After all aspects were thoroughly debated, the collective decision was made to provide a clean crisp envelope, address it to the PO Box number that went with her husband’s name and detention number and give it to the member of the assembled group who was due back in the States first to put in the regular mail.
The woman was exceedingly grateful, for she believed her husband would now be able to cancel his credit card and order another one for her – that is if Philadelphia Detention Center inmates are allowed to contact their bankers of course. Time will tell!
So folks,… take your problems to Playa Vista and we will work it out with a little help from our friends!
Meanwhile seven years later:
As is often the way with sudden appearances we never heard any more of what happened to the letter or the woman in question. We like to think that the problem was resolved or she would have been back to ask for further assistance wouldn’t she?
Friday, October 24, 2003
Calle Abraham Nunez where we are located is a very short uncomplicated street; and when we moved in we asked the local postman what number the property was. “No. 3”, he said very forthrightly. All right, we thought, #3 it is! Nice simple number, we are more or less at the beginning of the street and above all the postman recognized it as such.
We haven’t had any difficulties with being #3 in general, but merely observed that the water company has us down as #13, the cable TV company as numberless and the electricity company as #8. However, further to this we couldn’t help noticing the other day a very large #52 being painted on the wall of a restaurant next door but one to us! We do know it is a situation not entirely rare around these parts but we mention it by way of backdrop to an even more entertaining story I heard at the bar the other day from a friend and customer. He owns a restaurant in Calle Caracol… one of the principal streets leading from the high street up to the main freeway running between Santo Domingo and San Pedro. He has always believed that his property was #15 only to discover that Hotel Hamilton almost opposite also uses #15. He was further surprised to then discover that the florist shop some doors down on his own side also uses #15. He visited the post office to try and point out what he thought was a ludicrous situation. The post master said “Well, actually that isn’t too bad because if you carry on up your road and cross the freeway there are actually fourteen #24s.”

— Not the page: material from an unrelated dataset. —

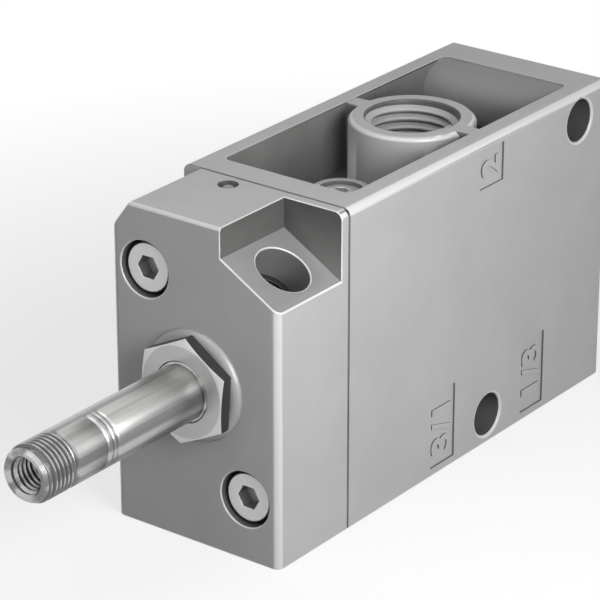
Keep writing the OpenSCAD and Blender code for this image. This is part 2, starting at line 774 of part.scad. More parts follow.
// Solid end of the tube: chamfered threaded tip, relief, pole face and pilot exhaust
module end_core() {
    outer = tube_d / 2;
    spigot = tube_bore_d / 2 - 0.01;
    chamfer = 0.8;
    thread_r = exhaust_d / 2;
    sink = 0.4;
    relief = 0.4;
    orifice = 0.6;
    lip = 1;
    ring_in = (shading_mid_d - shading_w) / 2;
    ring_out = (shading_mid_d + shading_w) / 2;
    color(steel_grey) turned([
        [thread_r + sink, tip_x],
        [outer - chamfer, tip_x],
        [outer, tip_x + chamfer],
        [outer, tip_x + tip_thread_l],
        [outer - relief, tip_x + tip_thread_l],
        [outer - relief, tip_x + tip_thread_l + relief_w],
        [outer, tip_x + tip_thread_l + relief_w],
        [outer, tube_front_x - face_gap - joint_bevel],
        [outer - joint_bevel, tube_front_x - face_gap],
        [spigot, tube_front_x - face_gap],
        [spigot, pole_x],
        [ring_out, pole_x],
        [ring_out, pole_x - shading_depth],
        [ring_in, pole_x - shading_depth],
        [ring_in, pole_x],
        [core_recess_d / 2, pole_x],
        [core_recess_d / 2, pole_x - core_recess_depth],
        [lip, pole_x - core_recess_depth],
        [orifice + 0.2, pole_x - core_recess_depth + 0.15],
        [orifice, pole_x - core_recess_depth + 0.15],
        [orifice, tip_x + exhaust_depth + thread_r - orifice],
        [thread_r, tip_x + exhaust_depth],
        [thread_r, tip_x + sink]
    ]);
}

// Copper ring in the pole face
module shading_ring() {
    inner = (shading_mid_d - shading_w) / 2 + face_gap / 2;
    outer = (shading_mid_d + shading_w) / 2 - face_gap / 2;
    color(copper_red) turned([
        [inner, pole_x - shading_depth + face_gap],
        [outer, pole_x - shading_depth + face_gap],
        [outer, pole_x],
        [inner, pole_x]
    ]);
}

// Armature with a seal at each end, bored at the front for its spring
module armature() {
    outer = armature_d / 2;
    chamfer = 0.3;
    color(steel_grey) difference() {
        turned([
            [0, armature_front_x],
            [outer - chamfer, armature_front_x],
            [outer, armature_front_x + chamfer],
            [outer, armature_rear_x - chamfer],
            [outer - chamfer, armature_rear_x],
            [0, armature_rear_x]
        ]);
        rod_x(armature_front_x - eps, armature_front_x + armature_bore_l, armature_bore_d);
        rod_x(armature_rear_x + seal_proud - nozzle_seal_l, armature_rear_x + eps, nozzle_seal_d);
        for (side = [-1, 1])
            translate([armature_front_x - eps, side * outer - 0.5, axis_z - 0.5])
                cube([armature_l + 2 * eps, 1, 1]);
    }
}

// Spring that holds the armature on the nozzle
module armature_spring() {
    color(steel_grey) translate([pole_x + face_gap, 0, axis_z]) rotate([0, 90, 0])
        coil_spring(armature_spring_r, armature_wire, armature_stroke + armature_bore_l - 2 * face_gap, 6);
}

// Seal disc that closes the nozzle
module nozzle_seal() {
    color(rubber_black) rod_x(
        armature_rear_x + seal_proud - nozzle_seal_l + face_gap,
        armature_rear_x + seal_proud - face_gap,
        nozzle_seal_d - 2 * face_gap
    );
}

// Seal plunger that closes the pilot exhaust when the armature is drawn in
module exhaust_seal() {
    color(rubber_black) rod_x(
        armature_front_x - seal_proud + face_gap,
        armature_front_x + armature_bore_l,
        exhaust_seal_d
    );
}

// Pressed-in nozzle with a raised seat lip
module pilot_nozzle() {
    outer = nozzle_d / 2 - 0.01;
    groove_x = pilot_floor_x + 1;
    color(brass_gold) turned([
        [0.5, nozzle_tip_x],
        [0.9, nozzle_tip_x],
        [nozzle_tip_d / 2, nozzle_tip_x + 0.7],
        [nozzle_tip_d / 2, pilot_floor_x],
        [outer, pilot_floor_x],
        [outer, groove_x],
        [outer - 0.6, groove_x],
        [outer - 0.6, groove_x + 1],
        [outer, groove_x + 1],
        [outer, nozzle_end_x],
        [0.5, nozzle_end_x]
    ]);
}

module nozzle_o_ring() {
    section = 0.28;
    color(rubber_black) o_ring_x(pilot_floor_x + 1.5, section, nozzle_d / 2 - seal_gap);
}

// Hand pusher with a driver slot, a groove for its O-ring and a long pin
module override_pusher() {
    head = pusher_d / 2;
    groove_top = pusher_top - 1.4;
    color(brass_gold) on_override() difference() {
        rotate_extrude() polygon([
            [0, pusher_tip],
            [0.5, pusher_tip],
            [pusher_pin_d / 2, pusher_tip + 1],
            [pusher_pin_d / 2, pusher_shoulder],
            [head, pusher_shoulder],
            [head, groove_top - 1.3],
            [head - 0.95, groove_top - 1.3],
            [head - 0.95, groove_top],
            [head, groove_top],
            [head, pusher_top - 0.3],
            [head - 0.3, pusher_top],
            [0, pusher_top]
        ]);
        translate([-head, -0.4, pusher_top - 0.8]) cube([2 * head, 0.8, 0.8 + eps]);
    }
}

module override_o_ring() {
    section = 0.45;
    color(rubber_black) on_override() translate([0, 0, pusher_top - 2.05]) rotate_extrude()
        translate([pusher_d / 2 - section - seal_gap / 2, 0]) circle(section, $fn = 32);
}

module override_spring() {
    color(steel_grey) on_override() translate([0, 0, override_bore_end + face_gap])
        coil_spring(2.05, override_wire, override_spring_l - 2 * face_gap, 3);
}

// Open retaining ring that keeps the pusher in its bore
module override_circlip() {
    outer = pusher_d / 2 + slide_gap + 0.45;
    color(steel_grey) on_override() translate([0, 0, circlip_top - circlip_t + face_gap]) difference() {
        cylinder(h = circlip_t - 2 * face_gap, r = outer);
        translate([0, 0, -eps]) cylinder(h = circlip_t + 2 * eps, r = outer - 1.1);
        translate([-0.8, -outer - eps, -eps]) cube([1.6, outer + eps, circlip_t + 2 * eps]);
    }
}

// Piston with a groove for its ring, a front stub and a socket for the stem
module piston() {
    outer = piston_bore_d / 2 - 0.08;
    groove = (piston_t - piston_groove_w) / 2;
    color(zinc_grey) turned([
        [0, cover_rear_x + face_gap],
        [piston_stub_d / 2, cover_rear_x + face_gap],
        [piston_stub_d / 2, piston_front_x],
        [outer, piston_front_x],
        [outer, piston_front_x + groove],
        [outer - 2 * piston_seal_r, piston_front_x + groove],
        [outer - 2 * piston_seal_r, piston_rear_x - groove],
        [outer, piston_rear_x - groove],
        [outer, piston_rear_x],
        [stem_d / 2 + 1, piston_rear_x],
        [stem_d / 2, piston_rear_x],
        [stem_d / 2, piston_front_x + 1],
        [0, piston_front_x + 1]
    ]);
}

module piston_seal() {
    color(rubber_black) o_ring_x(
        (piston_front_x + piston_rear_x) / 2,
        piston_seal_r - seal_gap,
        piston_bore_d / 2 - 0.08
    );
}

// Stem with a collar on the inner side of each poppet
module stem() {
    r = stem_d / 2 - 0.01;
    collar = poppet_hub_d / 2;
    color(steel_grey) turned([
        [0, piston_front_x + 1],
        [r, piston_front_x + 1],
        [r, exhaust_face_x],
        [collar, exhaust_face_x],
        [collar, exhaust_face_x + collar_t],
        [r, exhaust_face_x + collar_t],
        [r, lip_x - collar_t],
        [collar, lip_x - collar_t],
        [collar, lip_x],
        [r, lip_x],
        [r, supply_poppet_x + poppet_t + stem_tail],
        [0, supply_poppet_x + poppet_t + stem_tail]
    ]);
}

// Bush that guides and seals the stem; its windowed cage bears on the sleeve
module guide_bush() {
    outer = bush_fit_d / 2;
    flange = piston_bore_d / 2 - slide_gap;
    guide = stem_d / 2 + slide_gap;
    cage = poppet_d / 2 + 0.8;
    seal_x = (piston_bore_end + bush_cage_x) / 2;
    ring_x = piston_bore_end + 1.2;
    color(brass_gold) difference() {
        turned([
            [guide, bush_front_x],
            [flange, bush_front_x],
            [flange, piston_bore_end],
            [outer, piston_bore_end],
            [outer, ring_x],
            [outer - ring_groove_depth, ring_x],
            [outer - ring_groove_depth, ring_x + ring_groove_w],
            [outer, ring_x + ring_groove_w],
            [outer, -sleeve_half - face_gap],
            [cage, -sleeve_half - face_gap],
            [cage, bush_cage_x],
            [guide, bush_cage_x],
            [guide, seal_x + ring_groove_w / 2],
            [guide + ring_groove_depth, seal_x + ring_groove_w / 2],
            [guide + ring_groove_depth, seal_x - ring_groove_w / 2],
            [guide, seal_x - ring_groove_w / 2]
        ]);
        for (turn = [0, 90])
            translate([-lower_port_offset, 0, axis_z]) rotate([turn, 0, 0])
                cylinder(h = main_bore_d + eps, d = window_d, center = true);
    }
}

module guide_bush_seal() {
    color(rubber_black) o_ring_x(
        piston_bore_end + 1.2 + ring_groove_w / 2,
        ring_seal_r,
        bush_fit_d / 2
    );
}

// Open retaining ring in front of the bush
module bush_circlip() {
    outer = piston_bore_d / 2 + 0.55;
    color(steel_grey) difference() {
        turned([
            [outer - 1.6, bush_front_x - bush_ring_t + face_gap],
            [outer, bush_front_x - bush_ring_t + face_gap],
            [outer, bush_front_x - face_gap],
            [outer - 1.6, bush_front_x - face_gap]
        ]);
        translate([bush_front_x - bush_ring_t - eps, -2, axis_z - piston_bore_d])
            cube([bush_ring_t + 2 * eps, 4, piston_bore_d]);
    }
}

module stem_seal() {
    color(rubber_black) o_ring_x(
        (piston_bore_end + bush_cage_x) / 2,
        ring_seal_r,
        stem_d / 2 + slide_gap + ring_groove_depth - seal_gap
    );
}

// Poppet body, the seal side toward +X when dir is 1
module poppet(seat_side_x, dir, hub_l) {
    r = stem_d / 2;
    back = seat_side_x - dir * poppet_t;
    profile = [
        [r, seat_side_x],
        [poppet_d / 2, seat_side_x],
        [poppet_d / 2, back],
        [poppet_hub_d / 2, back],
        [poppet_hub_d / 2, back - dir * hub_l],
        [r, back - dir * hub_l]
    ];
    color(zinc_grey) turned(profile);
}

module exhaust_poppet() {
    poppet(exhaust_face_x - poppet_seal_t, 1, exhaust_hub_l);
}

module supply_poppet() {
    poppet(supply_poppet_x, -1, supply_hub_l);
}

// Bonded seal ring of a poppet
module poppet_seal(x0) {
    color(rubber_black) turned([
        [stem_d / 2, x0],
        [poppet_d / 2 - 0.1, x0],
        [poppet_d / 2 - 0.1, x0 + poppet_seal_t],
        [stem_d / 2, x0 + poppet_seal_t]
    ]);
}

module exhaust_poppet_seal() {
    poppet_seal(exhaust_face_x - poppet_seal_t);
}

module supply_poppet_seal() {
    poppet_seal(lip_x);
}

// Sleeve with a seat lip at each end, a window belt for the top port and two O-ring grooves
module seat_sleeve() {
    outer = bush_fit_d / 2;
    inner = seat_d / 2;
    lip = inner + 0.6;
    root = outer - ring_groove_depth;
    belt = 3.6;
    near = sleeve_seal_x - ring_groove_w / 2;
    far = sleeve_seal_x + ring_groove_w / 2;
    lip_gap = face_gap;
    color(brass_gold) difference() {
        turned([
            [inner, -lip_x + lip_gap],
            [lip, -lip_x + lip_gap],
            [lip, -sleeve_half],
            [outer, -sleeve_half],
            [outer, -far],
            [root, -far],
            [root, -near],
            [outer, -near],
            [outer, -belt],
            [root, -belt],
            [root, belt],
            [outer, belt],
            [outer, near],
            [root, near],
            [root, far],
            [outer, far],
            [outer, sleeve_half],
            [lip, sleeve_half],
            [lip, lip_x - lip_gap],
            [inner, lip_x - lip_gap]
        ]);
        for (turn = [0, 90])
            translate([0, 0, axis_z]) rotate([turn, 0, 0])
                cylinder(h = main_bore_d + eps, d = window_d, center = true);
    }
}

module seat_sleeve_seals() {
    for (side = [-1, 1])
        color(rubber_black) o_ring_x(side * sleeve_seal_x, ring_seal_r, bush_fit_d / 2);
}

// Spring that closes the supply poppet
module return_spring() {
    start = supply_poppet_x + poppet_t + face_gap;
    color(steel_grey) translate([start, 0, axis_z]) rotate([0, 90, 0])
        coil_spring(
            (return_spring_d - return_wire) / 2,
            return_wire,
            spring_pocket_end - face_gap - start,
            7
        );
}

valve_body();
cover_gasket();
pilot_cover();
cover_screws();
ball_plug();
channel_plug();
channel_plug_seal();
tube_washer();
tube_nut();
armature_tube();
tube_seal();
end_core();
shading_ring();
armature();
armature_spring();
nozzle_seal();
exhaust_seal();
pilot_nozzle();
nozzle_o_ring();
override_pusher();
override_o_ring();
override_spring();
override_circlip();
piston();
piston_seal();
stem();
guide_bush();
guide_bush_seal();
bush_circlip();
stem_seal();
exhaust_poppet();
exhaust_poppet_seal();
seat_sleeve();
seat_sleeve_seals();
supply_poppet();
supply_poppet_seal();
return_spring();
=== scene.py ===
# A 3/2-way pneumatic solenoid valve without its coil, dressed for a product photograph.
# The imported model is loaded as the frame, and each section below finishes one piece or group of pieces.
import json
import math

import bpy
from mathutils import Matrix, Quaternion, Vector

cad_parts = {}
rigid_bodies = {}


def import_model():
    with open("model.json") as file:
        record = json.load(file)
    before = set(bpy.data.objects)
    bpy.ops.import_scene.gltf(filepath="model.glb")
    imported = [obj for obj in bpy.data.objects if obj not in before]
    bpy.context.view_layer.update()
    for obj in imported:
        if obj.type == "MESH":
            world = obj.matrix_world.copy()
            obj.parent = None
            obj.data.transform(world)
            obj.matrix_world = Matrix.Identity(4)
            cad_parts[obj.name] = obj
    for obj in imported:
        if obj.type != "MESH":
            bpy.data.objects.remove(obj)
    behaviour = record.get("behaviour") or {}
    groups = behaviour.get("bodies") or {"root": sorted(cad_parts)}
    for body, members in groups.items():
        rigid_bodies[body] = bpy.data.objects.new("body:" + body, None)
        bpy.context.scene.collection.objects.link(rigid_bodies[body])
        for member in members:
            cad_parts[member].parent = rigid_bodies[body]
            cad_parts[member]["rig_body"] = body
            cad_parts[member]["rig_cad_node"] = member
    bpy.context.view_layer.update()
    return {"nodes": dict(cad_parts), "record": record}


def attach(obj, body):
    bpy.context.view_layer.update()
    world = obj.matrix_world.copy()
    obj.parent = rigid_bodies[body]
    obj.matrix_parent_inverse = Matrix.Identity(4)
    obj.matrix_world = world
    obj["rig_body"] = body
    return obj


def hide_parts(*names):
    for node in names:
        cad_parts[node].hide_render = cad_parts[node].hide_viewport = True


bpy.ops.object.select_all(action="SELECT")
bpy.ops.object.delete()
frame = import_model()

# The view
# The valve stands upright and is seen from the front left and a little above with a long lens, which
# keeps the perspective mild. Azimuth 0 looks along +Y. The place and lens were worked out from the block's
# corners, the screws and the top port.
MM = 0.001
VIEW_AZIMUTH = math.radians(-52.896)
VIEW_ELEVATION = math.radians(23.641)
CAMERA_PLACE = Vector((-347.61, -243.13, 204.12)) * MM
SENSOR_MM = 36
LENS_MM = 192.34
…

Meanwhile seven years later:
After some considerable time had passed we discovered that #3 Calle Abraham Nunez was not unique to us either. Calle Abraham Nunez had indeed been a long coastal road in days gone past and although it appeared to begin a few yards to the east of us that in fact was merely the recommencement of a road that could be trailed well beyond and out of sight beyond the hotel Hamaca. We have yet to learn exactly how many #3s exist in that parallel universe.